Microstructural and Mossbauer properties of low temperature synthesized Ni-Cd-Al ferrite nanoparticles

We report the influence of Al3+ doping on the microstructural and Mossbauer properties of ferrite nanoparticles of basic composition Ni0.2Cd0.3Fe2.5-xAlxO4 (0.0 <= x <= 0.5) prepared through simple sol-gel method. X-ray diffraction (XRD), scanning electron microscopy (SEM), energy dispersive X-ray, transmission electron microscopy (TEM), Fourier transformation infrared (FTIR), and Mossbauer spectroscopy techniques were used to investigate the structural, chemical, and Mossbauer properties of the grown nanoparticles. XRD results confirm that all the samples are single-phase cubic spinel in structure excluding the presence of any secondary phase corresponding to any structure. SEM micrographs show the synthesized nanoparticles are agglomerated but spherical in shape.
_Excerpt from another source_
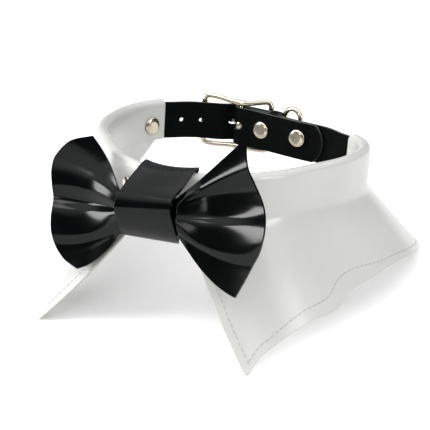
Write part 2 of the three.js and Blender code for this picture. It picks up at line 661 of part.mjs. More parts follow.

The average crystallite size of the grown nanoparticles was calculated through Scherrer formula and confirmed by TEM and was found between 2 and 8 nm (+/-1). FTIR results show the presence of two vibrational bands corresponding to tetrahedral and octahedral sites. Mossbauer spectroscopy shows that all the samples exhibit superparamagnetism, and the quadrupole interaction increases with the substitution of Al3+ ions.